7. Monitor and review
your portfolio
Once you have
invested, it’s important to review your portfolio regularly to ensure that it
aligns with your financial goals. Over time, some investments may outperform
others, resulting in a portfolio that drifts from your target allocation.
Rebalancing—adjusting your holdings to bring your portfolio back in line with
your goals—is a key aspect of long-term success.
8. Avoid emotional investing
The stock market
can be volatile, and it’s easy to react emotionally to market swings. However,
successful investors maintain a long-term perspective. Avoid panic-selling
during downturns and resist the urge to chase stocks when prices are surging.
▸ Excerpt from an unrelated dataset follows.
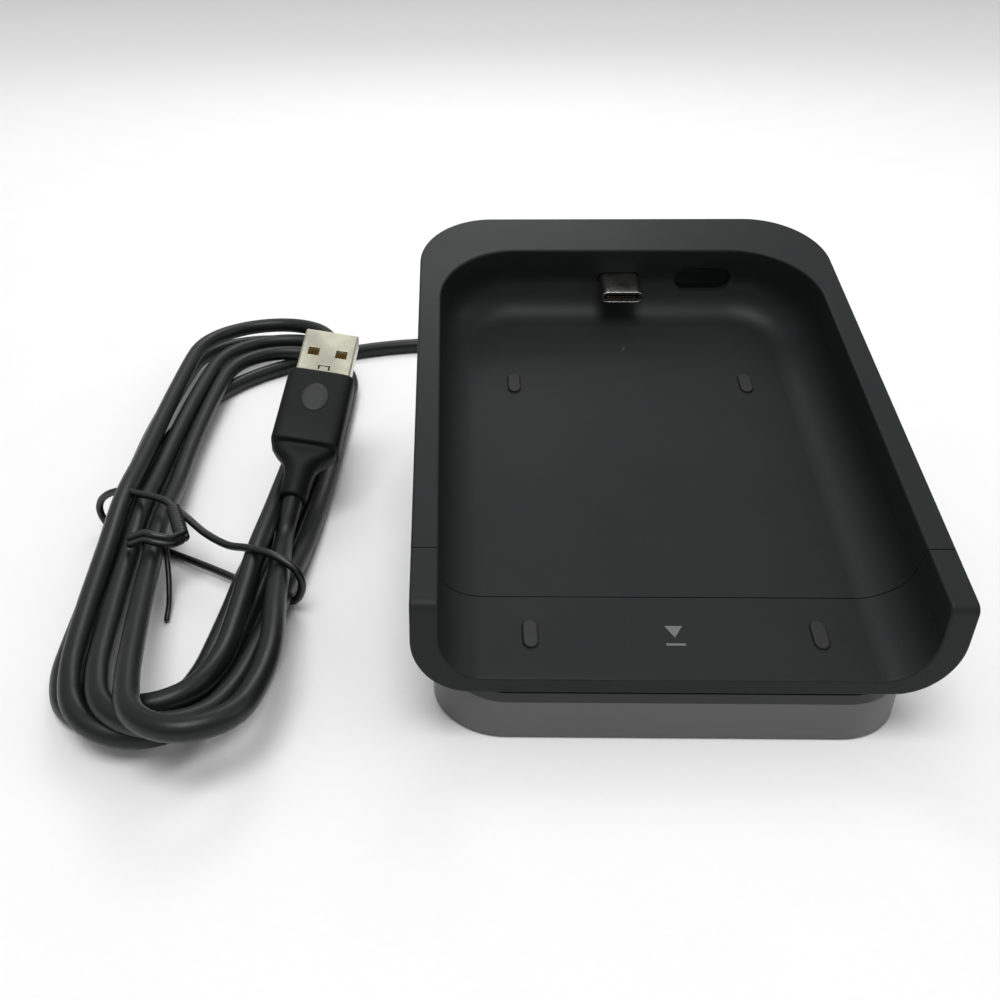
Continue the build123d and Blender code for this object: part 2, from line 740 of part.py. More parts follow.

Staying disciplined and sticking to your investment strategy is essential.
9. Staying informed
The stock market is
dynamic, and staying informed about economic trends, market developments, and
company performance is crucial. Regularly read financial news, follow economic
reports, and review the performance of your investments.
Conclusion
Starting to invest
in the stock market can be both exciting and rewarding if done thoughtfully. By
setting clear financial goals, choosing the right investments, and maintaining
a disciplined approach, you can harness the power of the stock market to grow your
wealth over time. Whether you choose to invest in individual stocks, index
funds, or ETFs, the key is to stay informed, avoid emotional decisions, and
focus on long-term financial health.